UC Berkeley

We consider four modeling efforts to determine the interior structure of the Moon. This includes a geophysical forward model capturing magnetic induction from conducting layers within a vacuum, a plasma induction model capturing the kinetic plasma environment within the wake cavity around a conducting Moon, a multidisciplinary modeling analysis including geochemical, geophysical, and geodynamical considerations, and forward calculate the seismic free oscillations of the Moon.
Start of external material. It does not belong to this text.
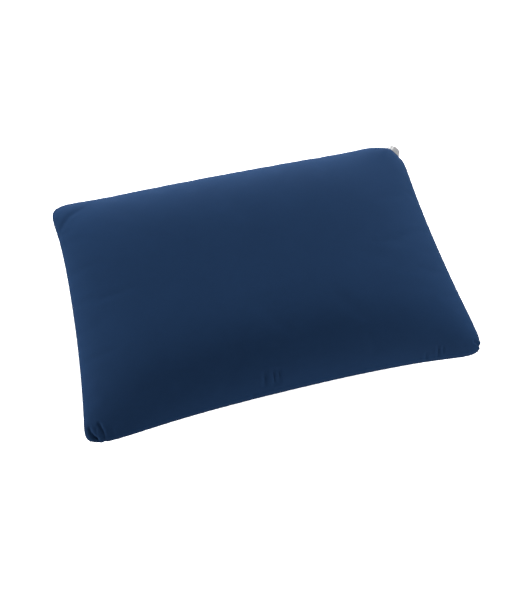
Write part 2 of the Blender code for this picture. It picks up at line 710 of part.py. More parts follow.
def build_valve_base(valve):
    """Weld insert, threaded stem and the fixed plug held by a bar across the bore."""
    base = add_object("valve_base", boat_prism(0.0, BOAT_INNER, BOAT_OUTER), VALVE_GREY, 0.45,
                      parent=valve)
    stem = lathe(stem_profile(), FINE_SEGMENTS)
    boolean(base, "UNION", add_object("stem_shape", stem, parent=valve))
    rib = thread(STEM_RADIUS - THREAD_SINK, THREAD_CREST, THREAD_START)
    boolean(base, "UNION", add_object("stem_thread", rib, parent=valve))
    bottom = BOAT_INNER - STEM_FLOOR
    top = STEM_END + STEM_FLOOR
    bore = lathe([(0, bottom), (STEM_BORE, bottom), (STEM_BORE, top), (0, top)], FINE_SEGMENTS)
    boolean(base, "DIFFERENCE", add_object("bore_cutter", bore, parent=valve))
    reach = STEM_BORE + BAR_HALF_WIDTH
    bar = box((-reach, -BAR_HALF_WIDTH, ORING_AT - BAR_BELOW),
              (reach, BAR_HALF_WIDTH, ORING_AT + BAR_ABOVE))
    boolean(base, "UNION", add_object("plug_bar", bar, parent=valve))
    root = ORING_AT - PLUG_ROOT
    plug = lathe([(0, root), (PLUG_ROD, root), (PLUG_ROD, PLUG_INNER), (STEM_BORE, PLUG_INNER),
                  (STEM_BORE, PLUG_OUTER), (PLUG_TIP_RADIUS, PLUG_OUTER),
                  (PLUG_TIP_RADIUS, PLUG_TIP), (0, PLUG_TIP)], COARSE_SEGMENTS)
    boolean(base, "UNION", add_object("plug_shape", plug, parent=valve))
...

Electromagnetic Sounding constrains conducting layers of the lunar interior by observing variations in the Interplanetary Magnetic Field disturbing the Moon. We employ the time domain transfer function method locating transient events observed by two magnetometers near the Moon. We consider ARTEMIS and Apollo magnetometer data. We demonstrate our forward model passes benchmarking analyses and solves the magnetic induction response for any input signal as well as any conductivity profile. Plasma hybrid models use the upstream plasma conditions and IMF to capture the wake current systems formed around the Moon. The plasma kinetic equations are solved for ion particles with electrons as a charge-neutralizing fluid. These models accurately capture the large-scale lunar wake dynamics for a variety of solar wind conditions (ion density, temperature, solar wind velocity, and IMF orientation). This method and modeling results are applicable to any airless body with a conducting interior, interacting directly with the solar wind in the absence of a parent body magnetic field as well as any two-point magnetometer constellation.

For our third analysis, we take a multidisciplinary approach to constrain key parameters of the lunar structure. We use an ensemble of 1D lunar compositional models with chemically and mineralogically distinct layers, and forward calculate physical parameters. We employ a grid search and a differential evolution genetic search algorithm to extensively explore model space, where the thickness of individual compositional layers varies. We find that the proposed partially molten layer within the deep mantle may have been formed by the overturn of an ilmenite rich layer, formed after the crystallization of a magma ocean. Moreover, only a narrow range of core radii are consistent with the mass and moment of inertia constraints. For the models that fit the observed mass and moment of inertia, we compare the deviation in the chemistry to that published, and calculate 1D seismic velocity profiles, the majority of which compare well with those determined by inverting the Apollo seismic data.